The press in Lahore must have heard her loud and clear because they are all out looking for a scapegoat, And how! It is a full month since the E-lections, see, and there is nary a government in sight, and Parliament has not had its first session; which is a good thing because the petty intrigue and skulduggery which is going on in private parties will then move to the august House. The trouble is that the elected Parliament is split three ways. The Muslim League (Q), which disowned Nawaz Sharif, has 75 seats; the People's Party, still under the distant Benazir thumb, has 65; and the MMA, a coterie of six parties which ordinarily wouldn't talk to each other, has 45.

It doesn't take mathematical genius to work out that no single party can form a government, but any two who can get together, can. Worse still, any one party, which can get the other two to kill each other, can become queen! That is a frightful temptation.

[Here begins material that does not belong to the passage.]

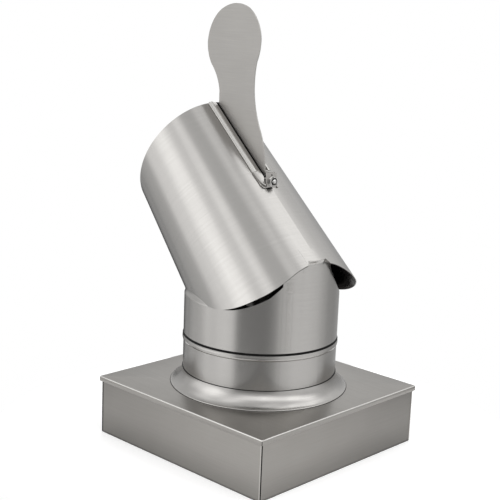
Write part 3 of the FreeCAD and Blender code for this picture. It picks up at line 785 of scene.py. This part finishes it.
def make_bolt_face():
    """Rounded end of the bolt's head in a ring, with a near-black ring of painted shade as the groove
    between them.
    """
    face_x, bolt_z = 15.8 * MM, 350.25 * MM
    sides = 32

    def around_bolt(name, finish, profile):
        """Disc with the given profile in millimetres: radius, distance out from the bolt's face."""
        angles = [2.0 * math.pi * i / sides for i in range(sides)]
        rows = [[in_head(face_x + out * MM, radius * MM * math.cos(a), bolt_z + radius * MM * math.sin(a))
                 for a in angles] for radius, out in profile]
        loft(name, "head", finish, rows, sharp=50.0)

    dome_r, dome_foot, dome_height = 3.3, 0.4, 2.0
    dome = [(dome_r, -dome_foot), (dome_r, dome_foot)]
    dome += [(dome_r * math.cos(a), dome_foot + dome_height * math.sin(a))
             for a in (0.3, 0.6, 0.9, 1.2, 1.4)]
    around_bolt("bolt_dome", FASTENER, dome)
    # Painted shade: near-black ring as the groove round the dome
    around_bolt("bolt_groove_shade", FASTENER_GAP_SHADE, [(4.9, -0.3), (4.9, 0.05), (3.0, 0.05)])


# Camera

CAMERA_PLACE = Vector((954.016, -1024.94, 559.492)) * MM
CAMERA_YAW = math.radians(43.671)
CAMERA_PITCH = math.radians(12.184)
CAMERA_ROLL = math.radians(2.214)
FOCAL_PIXELS = 1096.337
PHOTO_PIXELS = 500.0


def make_camera():
    forward = Vector((-math.sin(CAMERA_YAW) * math.cos(CAMERA_PITCH),
                      math.cos(CAMERA_YAW) * math.cos(CAMERA_PITCH),
                      -math.sin(CAMERA_PITCH)))
    level = forward.cross(Vector((0.0, 0.0, 1.0))).normalized()
    upright = level.cross(forward)
    across = math.cos(CAMERA_ROLL) * level + math.sin(CAMERA_ROLL) * upright
    above = -math.sin(CAMERA_ROLL) * level + math.cos(CAMERA_ROLL) * upright
    data = bpy.data.cameras.new("camera")
    data.sensor_width = 36.0
    data.lens = FOCAL_PIXELS * data.sensor_width / PHOTO_PIXELS
    data.clip_start = 0.05
    camera = bpy.data.objects.new("camera", data)
    bpy.context.scene.collection.objects.link(camera)
    turn = Matrix((across, above, -forward)).transposed().to_4x4()
    camera.matrix_world = Matrix.Translation(CAMERA_PLACE) @ turn
    bpy.context.scene.camera = camera


# Floor and light

FLOOR_R = 0.36
FLOOR_SINK = 0.2 * MM
FLOOR_PAPER = (0.92, 0.92, 0.92, 1.0)
FLOOR_GLOW = 0.22
WHITE = (1.0, 1.0, 1.0, 1.0)

# The room's light level, and what two rings of soft light add to it or take away:
# azimuth in degrees, strength
ROOM_LEVEL = 0.8

# About the tubes: a lit wall left of the camera, dark ground in front of them, a soft wall on the right
LOW_RING = [
    (-180, -0.2), (-155, 0.2), (-132, 0.0), (-100, 0.45), (-88, 0.35), (-74, -0.45), (-42, -0.5),
    (-15, 0.05), (22, 0.25), (55, -0.05), (95, -0.35), (125, -0.25), (148, -0.45), (166, -0.15),
]

# About the hood's axis: the large window on the left, a thin one beside it, a broad one on the right
HIGH_RING = [
    (-175, -0.15), (-150, -0.25), (-126, 0.5), (-104, 0.8), (-82, 1.3), (-57, 0.5), (-48, 0.9), (-32, 0.1),
    (-14, 0.05), (-2, 0.5), (6, 0.3), (18, 0.95), (38, 1.1), (54, 0.45), (90, 0.05), (130, -0.15),
    (155, -0.3),
]

# Height of each ring's middle over its level plane, and half its height, in degrees
LOW_BAND = (-15.0, 24.0)
HIGH_BAND = (27.0, 17.0)

# Soft panels, two behind the object and a row of three from the camera's side to the right:
# azimuth, elevation, half width and half height in degrees, strength
PANELS = [
    (133.0, 24.0, 12.0, 8.0, 0.55),
    (-150.0, 46.0, 12.0, 10.0, 0.50),
    (-50.0, 34.0, 18.0, 9.0, 1.30),
    (-12.0, 34.0, 18.0, 9.0, 1.30),
    (26.0, 34.0, 18.0, 9.0, 1.30),
]

# Where a light's soft edge starts and ends, in shares of its half size
SOFT_EDGE = (0.35, 1.65)


def seen_by(tree, *rays):
    """1 for rays of the given kinds."""
    light_path = add_node(tree, "ShaderNodeLightPath")
    total = light_path.outputs[rays[0]]
    for ray in rays[1:]:
        total = add_math(tree, "MAXIMUM", total, light_path.outputs[ray])
    return total


def make_floor():
    """Round paper sheet under the object, white wherever it is seen straight or mirrored."""
    corners = 96
    angles = [math.radians(360.0 * i / corners) for i in range(corners)]
    mesh = bpy.data.meshes.new("studio_floor")
    edge = [on_circle(FLOOR_R, angle, -FLOOR_SINK) for angle in angles]
    mesh.from_pydata(edge, [], [tuple(range(corners))])
    floor = bpy.data.objects.new("studio_floor", mesh)
    bpy.context.scene.collection.objects.link(floor)
    material = bpy.data.materials.new("studio_floor")
    material.use_nodes = True
    tree = material.node_tree
    tree.nodes.clear()
    output = add_node(tree, "ShaderNodeOutputMaterial")
    diffuse = add_node(tree, "ShaderNodeBsdfDiffuse")
    diffuse.inputs["Color"].default_value = FLOOR_PAPER
    glow = add_node(tree, "ShaderNodeEmission")
    seen = seen_by(tree, "Is Camera Ray", "Is Transmission Ray", "Is Glossy Ray")
    link(tree, add_math(tree, "MULTIPLY", seen, FLOOR_GLOW), glow.inputs["Strength"])
    both = add_node(tree, "ShaderNodeAddShader")
    link(tree, diffuse.outputs["BSDF"], both.inputs[0])
    link(tree, glow.outputs["Emission"], both.inputs[1])
    link(tree, both.outputs["Shader"], output.inputs["Surface"])
    mesh.materials.append(material)


def soft_edge(tree, away, half_size):
    """1 near the middle of a light, fading to 0 across its soft edge."""
    fade = add_node(tree, "ShaderNodeMapRange", interpolation_type="SMOOTHSTEP")
    fade.inputs["To Min"].default_value = 1.0
    fade.inputs["To Max"].default_value = 0.0
    link(tree, away, fade.inputs["Value"])
    for label, share in zip(("From Min", "From Max"), SOFT_EDGE):
        link(tree, add_math(tree, "MULTIPLY", half_size, share), fade.inputs[label])
    return fade.outputs["Result"]


def add_dot(tree, first, second):
    dot = add_node(tree, "ShaderNodeVectorMath", operation="DOT_PRODUCT")
    link(tree, first, dot.inputs[0])
    link(tree, second, dot.inputs[1])
    return dot.outputs["Value"]


def soft_panel_group():
    """Light from one soft-edged rectangle of the sky: its strength along a direction."""
    group = bpy.data.node_groups.new("soft_panel", "ShaderNodeTree")
    group_sockets(
        group,
        [("Direction", "NodeSocketVector", None),
         ("Across", "NodeSocketVector", None),
         ("Upright", "NodeSocketVector", None),
         ("Facing", "NodeSocketVector", None),
         ("Half Width", "NodeSocketFloat", 0.2),
         ("Half Height", "NodeSocketFloat", 0.2),
         ("Strength", "NodeSocketFloat", 1.0)],
        [("Light", "NodeSocketFloat")])
    given = add_node(group, "NodeGroupInput").outputs
    result = add_node(group, "NodeGroupOutput")
    facing = add_dot(group, given["Direction"], given["Facing"])
    total = add_math(group, "MULTIPLY", add_math(group, "GREATER_THAN", facing, 0.0), given["Strength"])
    for axis, size in (("Across", "Half Width"), ("Upright", "Half Height")):
        away = add_math(group, "ABSOLUTE", add_dot(group, given["Direction"], given[axis]))
        total = add_math(group, "MULTIPLY", total, soft_edge(group, away, given[size]))
    link(group, total, result.inputs["Light"])
    return group


def panel_light(tree, group, direction, azimuth, elevation, half_width, half_height, strength):
    """Light of one soft panel along the direction; angles in degrees."""
    az, el = math.radians(azimuth), math.radians(elevation)
    facing = Vector((math.cos(az) * math.cos(el), math.sin(az) * math.cos(el), math.sin(el)))
    across = Vector((-math.sin(az), math.cos(az), 0.0))
    panel = add_node(tree, "ShaderNodeGroup", node_tree=group)
    panel.inputs["Across"].default_value = across
    panel.inputs["Upright"].default_value = facing.cross(across)
    panel.inputs["Facing"].default_value = facing
    panel.inputs["Half Width"].default_value = math.sin(math.radians(half_width))
    panel.inputs["Half Height"].default_value = math.sin(math.radians(half_height))
    panel.inputs["Strength"].default_value = strength
    link(tree, direction, panel.inputs["Direction"])
    return panel.outputs["Light"]


def light_ring(tree, direction, turn, band, stops):
    """Light that changes with azimuth about the Z that turn gives, faded out above and below its band."""
    level, half_height = (math.sin(math.radians(angle)) for angle in band)
    local = add_node(tree, "ShaderNodeVectorRotate", rotation_type="EULER_XYZ", invert=True)
    local.inputs["Rotation"].default_value = turn
    link(tree, direction, local.inputs["Vector"])
    parts = add_node(tree, "ShaderNodeSeparateXYZ")
    link(tree, local.outputs["Vector"], parts.inputs["Vector"])
    azimuth = add_math(tree, "ARCTAN2", parts.outputs["Y"], parts.outputs["X"])
    curve = add_node(tree, "ShaderNodeFloatCurve")
    link(tree, add_math(tree, "MULTIPLY_ADD", azimuth, 0.5 / math.pi, 0.5), curve.inputs["Value"])
    curve.mapping.use_clip = False
    line = curve.mapping.curves[0]
    closed = stops + [(stops[0][0] + 360.0, stops[0][1])]
    places = [((angle + 180.0) / 360.0, strength) for angle, strength in closed]
    line.points[0].location = places[0]
    line.points[-1].location = places[-1]
    for place in places[1:-1]:
        line.points.new(*place)
    for point in line.points:
        point.handle_type = "AUTO_CLAMPED"
    curve.mapping.update()
    away = add_math(tree, "ABSOLUTE", add_math(tree, "SUBTRACT", parts.outputs["Z"], level))
    return add_math(tree, "MULTIPLY", curve.outputs["Value"], soft_edge(tree, away, half_height))


def make_world():
    """Studio: a level room with rings of soft light about the object, and plain white for the camera."""
    world = bpy.data.worlds.new("studio")
    bpy.context.scene.world = world
    world.use_nodes = True
    tree = world.node_tree
    tree.nodes.clear()
    output = add_node(tree, "ShaderNodeOutputWorld")
    direction = add_node(tree, "ShaderNodeTexCoord").outputs["Generated"]
    low = light_ring(tree, direction, (0.0, 0.0, 0.0), LOW_BAND, LOW_RING)
    high = light_ring(tree, direction, ALONG_HOOD, HIGH_BAND, HIGH_RING)
    total = add_math(tree, "ADD", add_math(tree, "ADD", low, high), ROOM_LEVEL)
    group = soft_panel_group()
    for panel in PANELS:
        total = add_math(tree, "ADD", total, panel_light(tree, group, direction, *panel))
    room = add_node(tree, "ShaderNodeBackground")
    white = add_node(tree, "ShaderNodeBackground")
    for shader in (room, white):
        shader.inputs["Color"].default_value = WHITE
    link(tree, add_math(tree, "MAXIMUM", total, 0.0), room.inputs["Strength"])
    choose = add_node(tree, "ShaderNodeMixShader")
    link(tree, seen_by(tree, "Is Camera Ray", "Is Transmission Ray"), choose.inputs["Fac"])
    link(tree, room.outputs["Background"], choose.inputs[1])
    link(tree, white.outputs["Background"], choose.inputs[2])
    link(tree, choose.outputs["Shader"], output.inputs["Surface"])


finish_frame()
make_collar()
make_lid()
make_bead()
make_corner_seams()
make_lap_seams()
make_peak_weld()
make_seam_weld("near_seam_weld", -1.0)
make_seam_weld("far_seam_weld", 1.0)
make_rail_strips()
make_lug_foot()
make_bolt_face()
make_camera()
make_floor()
make_world()

bpy.context.scene.view_settings.view_transform = "Standard"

So the current wisdom is: not to burn any boats, pretend to be the coveted carrot while stepping on all the toes, and spread rumours of secret understandings with everyone, but play it close to the chest. That is not fertile ground for forming an actual coalition. It is a mess for pundits to comment on and seers to analyse. For the press it is a nightmare.

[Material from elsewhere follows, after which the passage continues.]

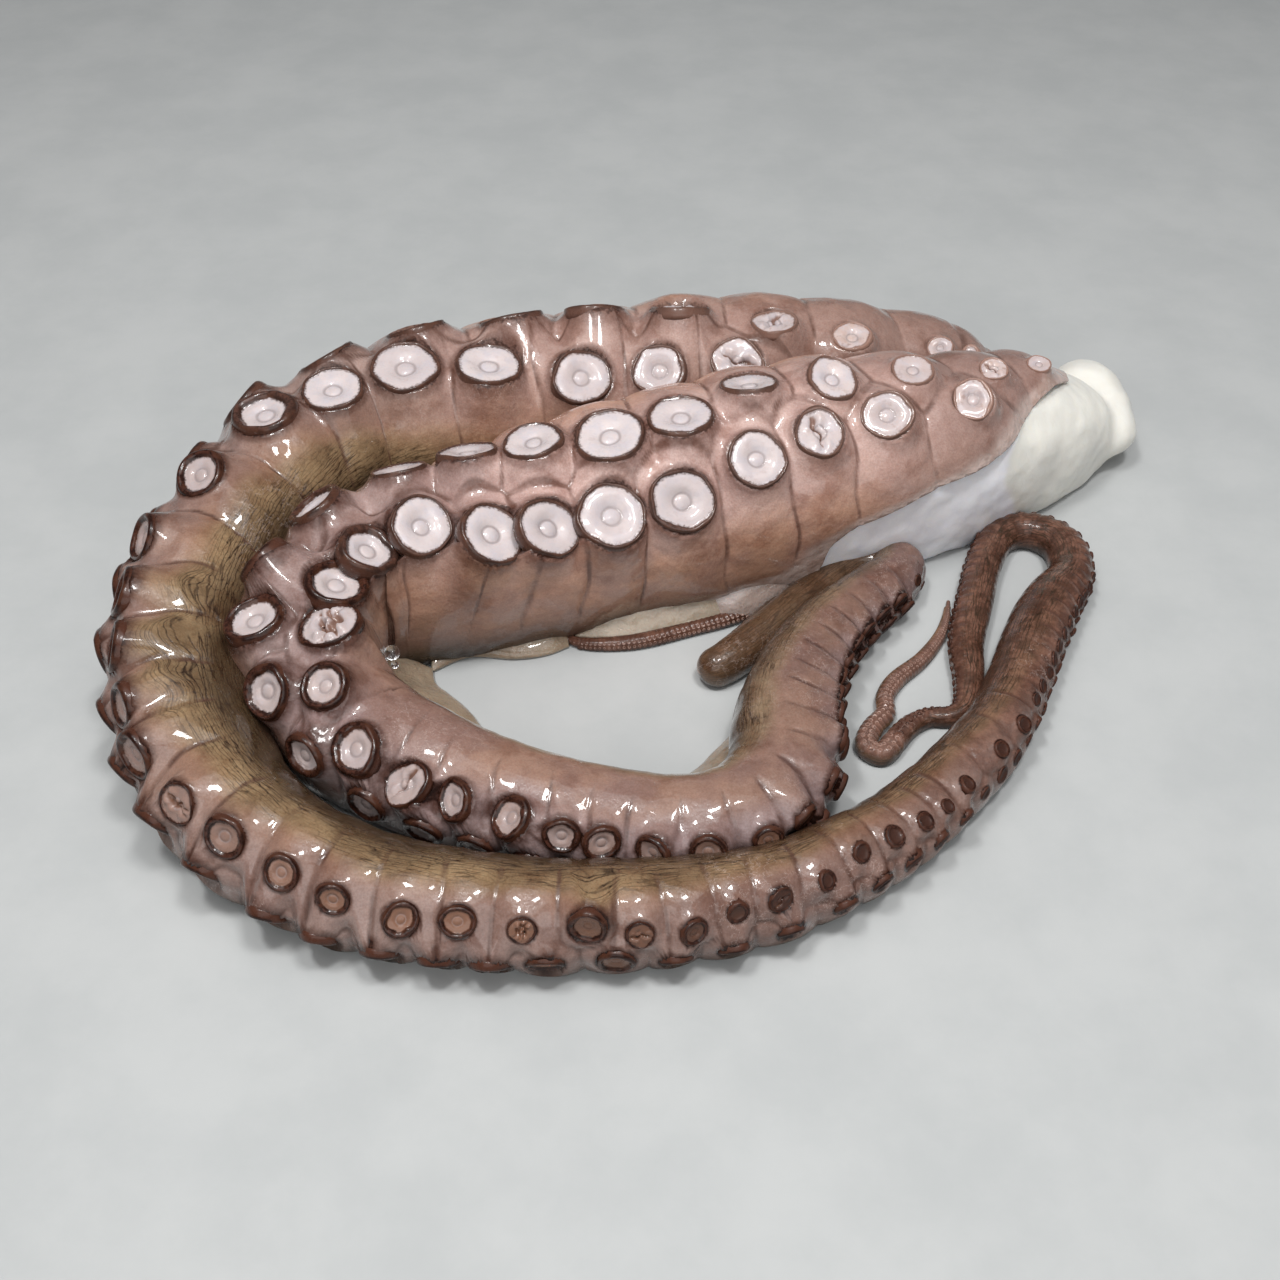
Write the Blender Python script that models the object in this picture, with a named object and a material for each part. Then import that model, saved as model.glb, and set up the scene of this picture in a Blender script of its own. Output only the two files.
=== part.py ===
"""A pair of raw octopus arms, joined at the cut base and coiled on a flat surface.

The outer arm runs round the back, the left and the front of the coil, and the inner arm lies
inside it. Each arm is a round tube that sags on the surface and thins towards its tip, with
two rows of suckers on the side that faces up and out. The arms, their suckers, the skin webs
and the cut flesh are one solid, because the real thing is one piece.

The tables are in millimetres: x to the right, y to the back, z up.
"""
import math

import bmesh
import bpy
import numpy as np
from mathutils import Matrix, Vector

MM = 0.001

# --- Driving dimensions, millimetres ---------------------------------------------------------

# The middle of the coil, in the tables' x and y. It becomes the origin.
MIDDLE = (8.0, 4.6)

# Stations along an arm: x, y, half the width, and the way the suckers face, in degrees from
# straight up towards the outside of the coil.
OUTER_ARM = (
    (108, 97, 8.8, -30), (93, 94, 14.5, -38), (75, 93, 18.1, -42), (51, 87, 21.5, -41),
    (22, 82, 23.0, -32), (-6, 77, 22.5, -23), (-33, 72, 21.8, -13), (-57, 65, 21.8, -6),
    (-79, 54, 20.4, 6), (-94, 32, 19.3, 34), (-103, 6, 17.5, 47), (-105, -20, 16.8, 58),
    (-99, -42, 15.0, 72), (-88, -61, 13.4, 71), (-74, -74, 12.2, 69), (-58, -82, 11.3, 74),
    (-41, -86, 10.8, 75), (-22, -88, 10.4, 76), (-4, -88, 10.1, 77), (12, -86, 9.7, 75),
    (29, -81.5, 9.1, 65), (44, -73.5, 8.7, 57), (57, -64, 8.3, 56), (70, -51, 8.1, 55),
    (81, -37, 7.6, 52), (89, -22, 7.1, 55), (96, -6, 7.2, 58), (103, 7, 6.8, 60),
    (110.5, 19, 5.5, 68), (111, 31.5, 5.0, 75), (104, 38, 4.5, 80), (95.5, 36, 4.3, 81),
    (90, 26, 4.3, 82), (85, 11, 4.3, 83), (80.5, -4, 4.1, 84), (79, -17, 3.3, 84),
    (77, -25, 2.6, 80), (73, -28, 2.2, 60), (68, -28, 2.1, 30), (63, -31, 2.3, 10),
    (59, -36, 2.5, 0),
)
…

So every front page has at least three contradictory news items and four totally outlandish predictions. The favourite sport these days is guessing which of the three parties the administration is secretly‚ and clandestinely backing. A front page in the most prestigious daily has insider news, and irrefutable proof of secret understandings‚ with each of the three. If there's a deal with all three parties, and everyone knows about it, it must be one hell of a secret!
But there's more. Hidden among them was a fourth item initiating the rumour that actually the administration has been wooing, and has won over, the 40 or so independent and splinter members elected, and is going to use them to bait whichever party is gullible enough. The need to unearth some scoop, and find a scapegoat, has become quite overwhelming, and it makes the morning papers a pleasure.

The president found some rare free time to take his family out for Sunday brunch at this sweet little place ensconced in the Islamabad hills. The leader of the People's Party, Amin Faheem, had the same idea and the two met and said hello. They were still stirring their coffee when every newspaper in the country had polished off editorials saying how it was all a put-on act, and was all an orchestrated show for the two to meet for a secret‚ political understanding.

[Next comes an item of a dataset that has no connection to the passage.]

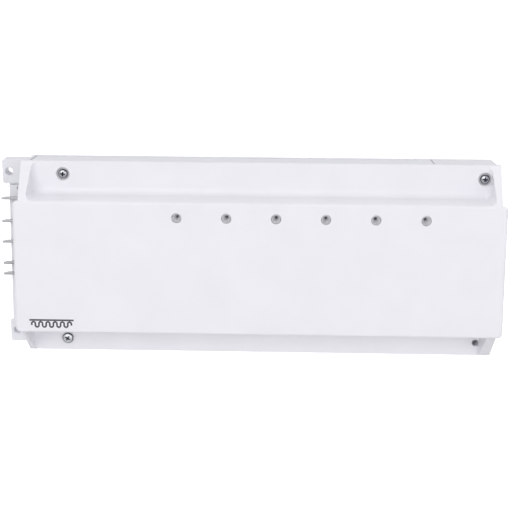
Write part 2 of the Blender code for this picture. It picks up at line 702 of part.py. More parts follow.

I met one editor and asked why they'd shammed a 'secret' meeting in a public restaurant, with families looking on and kids squalling in the background, and hanging on to plates piled with halwa-puree‚ into the bargain. He smiled at me knowingly, and enigmatically. Then he went home to polish off another editorial scoffing how the dumb intelligentsia, meaning me, was oblivious to all the underhand political manoeuvring going on around us.

Just in time a friend has come to my rescue by fishing out what is an old Punjabi saying which I hadn't heard before. It goes, Jay aqal ne hovay, tay maujaan he maujaan! Like all telling Punjabi sayings it cannot be translated, but roughly what it says is, "If you haven't got any sense, man, you have got it made!"